Dutta K1, Patel P2, Rahimian R1, Phaneuf D1, Julien JP3,4.
Abstract
Abnormal cytoplasmic mislocalization of transactive response DNA binding protein 43 (TARDBP or TDP-43) in degenerating neurons is a hallmark of amyotrophic lateral sclerosis (ALS) and frontotemporal lobar degeneration with ubiquitin-positive inclusions (FTLD-U). Our previous work suggested that nuclear factor kappa B (NF-κB) may constitute a therapeutic target for TDP-43-mediated disease. Here, we investigated the effects of root extract of Withania somnifera (Ashwagandha), an herbal medicine with anti-inflammatory properties, in transgenic mice expressing a genomic fragment encoding human TDP-43A315T mutant. Ashwagandha extract was administered orally to hTDP-43A315T mice for a period of 8 weeks starting at 64 and 48 weeks of age for males and females, respectively. The treatment of hTDP-43A315T mice ameliorated their motor performance on rotarod test and cognitive function assessed by the passive avoidance test. Microscopy examination of tissue samples revealed that Ashwagandha treatment of hTDP-43A315T mice improved innervation at neuromuscular junctions, attenuated neuroinflammation, and reduced NF-κB activation. Remarkably, Ashwagandha treatment reversed the cytoplasmic mislocalization of hTDP-43 in spinal motor neurons and in brain cortical neurons of hTDP-43A315T mice and it reduced hTDP-43 aggregation. In vitro evidence is presented that the neuronal rescue of TDP-43 mislocalization may be due to the indirect effect of factors released from microglial cells exposed to Ashwagandha. These results suggest that Ashwagandha and its constituents might represent promising therapeutics for TDP-43 proteinopathies.

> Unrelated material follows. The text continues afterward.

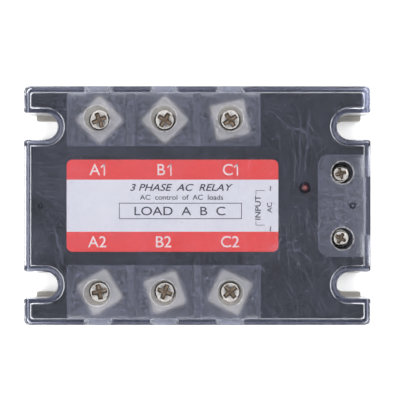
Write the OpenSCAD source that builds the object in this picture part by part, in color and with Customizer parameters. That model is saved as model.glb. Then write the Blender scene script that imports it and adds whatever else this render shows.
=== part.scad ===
// Three-phase solid state relay under a clear cover.
// X runs along the length, Y across it and Z up from the underside of the base plate.

/* [Case] */
// Length over the clear cover
body_length = 105; // [87:0.5:126]
// Width over the clear cover
body_width = 72.4; // [60:0.2:87]
// Height from the underside of the base plate to the top of the cover
body_height = 33; // [27.5:0.5:40]
// Wall thickness of the clear cover's skirt
cover_wall = 1.7; // [1.4:0.1:2.2]
// Wall thickness of the black housing
housing_wall = 1.8; // [1.4:0.1:2.4]
// How far the housing's lower part stays inside the cover all round
housing_inset = 0.35; // [0.2:0.05:0.6]
// Thickness of the cover's top
cover_top = 1.8; // [1.4:0.1:2.4]
// Corner radius of the cover
corner_radius = 1.6; // [0.8:0.1:3]
// Height of the terminal floors above the base plate
floor_height = 14.5; // [12:0.1:16]
// Height of the input recess floor above the base plate
input_floor_height = 16.8; // [14:0.1:18]
// Distance from the left end to the first terminal pocket
left_margin = 13; // [12:0.1:15.6]
// Distance from the last terminal pocket to the right end
right_margin = 33.4; // [31:0.1:38]

/* [Base plate] */
// Thickness of the metal base plate
plate_thickness = 3; // [2.5:0.1:4]
// How far the plate stays inside the cover all round
plate_inset = 0.9; // [0.7:0.1:1.4]
// Width of each open mounting slot in the plate
slot_width = 6; // [5:0.1:7.2]
// Width of the notch in the plastic round each slot
notch_width = 8.1; // [7.4:0.1:9.7]
// How far the housing stands back from the notch below the cover
notch_clearance = 0.7; // [0.3:0.1:1.1]
// Distance from the long side to a slot's centre line
slot_margin = 12.15; // [10.5:0.05:14]
// Distance from the short side to the centre of a slot's round end
slot_depth = 6.15; // [5:0.05:7.4]

/* [Power terminals] */
// Width of the rib between two terminal pockets
pocket_rib = 2; // [1.6:0.1:3]
// How far each pocket reaches in from the long side
pocket_reach = 18.2; // [16:0.1:20]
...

Neurotherapeutics. 2015 Jan;12(1):217-33.
Early-stage treatment with Withaferin A reduces levels of misfolded superoxide dismutase 1 and extends lifespan in a mouse model of amyotrophic lateral sclerosis.

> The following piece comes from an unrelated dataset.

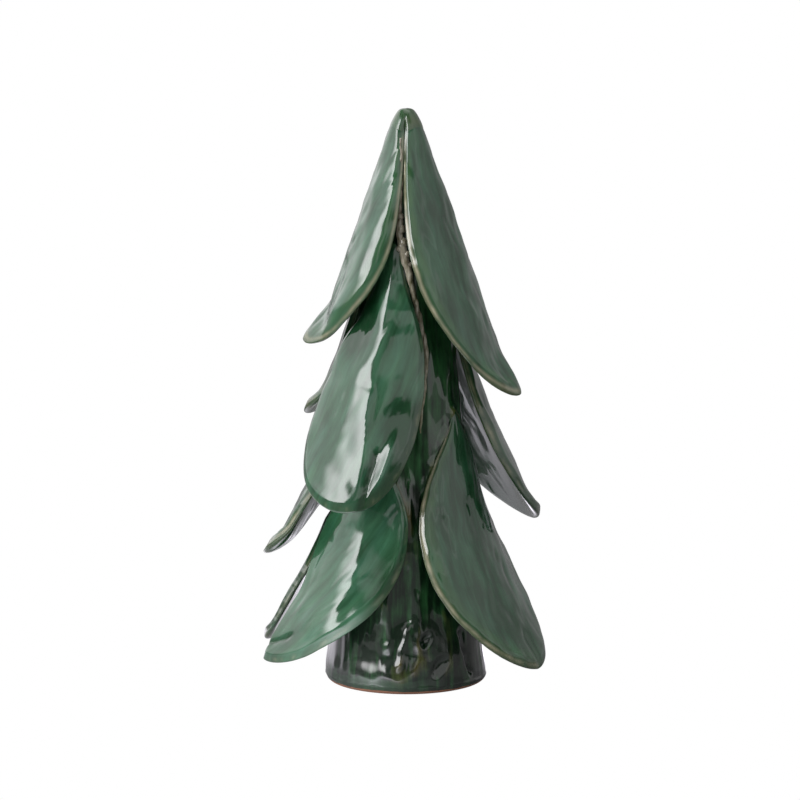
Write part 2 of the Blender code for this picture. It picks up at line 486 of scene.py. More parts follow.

Priyanka Patel, Jean-Pierre Julien, and Jasna Kriz
Abstract
Approximately 20% of cases of familial amyotrophic lateral sclerosis (ALS) are caused by mutations in the gene encoding Cu/Zn superoxide dismutase (SOD1). Recent studies have shown that Withaferin A (WA), an inhibitor of nuclear factor-kappa B activity, was efficient in reducing disease phenotype in a TAR DNA binding protein 43 transgenic mouse model of ALS. These findings led us to test WA in mice from 2 transgenic lines expressing different ALS-linked SOD1 mutations, SOD1(G93A) and SOD1(G37R). Intraperitoneal administration of WA at a dosage of 4 mg/kg of body weight was initiated from postnatal day 40 until end stage in SOD1(G93A) mice, and from 9 months until end stage in SOD1(G37R) mice. The beneficial effects of WA in the SOD1(G93A) mice model were accompanied by an alleviation of neuroinflammation, a decrease in levels of misfolded SOD1 species in the spinal cord, and a reduction in loss of motor neurons resulting in delayed disease progression and mortality. Interestingly, WA treatment triggered robust induction of heat shock protein 25 (a mouse ortholog of heat shock protein 27), which may explain the reduced level of misfolded SOD1 species in the spinal cord of SOD1(G93A) mice and the decrease of neuronal injury responses, as revealed by real-time imaging of biophotonic SOD1(G93A) mice expressing a luciferase transgene under the control of the growth-associated protein 43 promoter. These results suggest that WA may represent a potential lead compound for drug development aiming to treat ALS.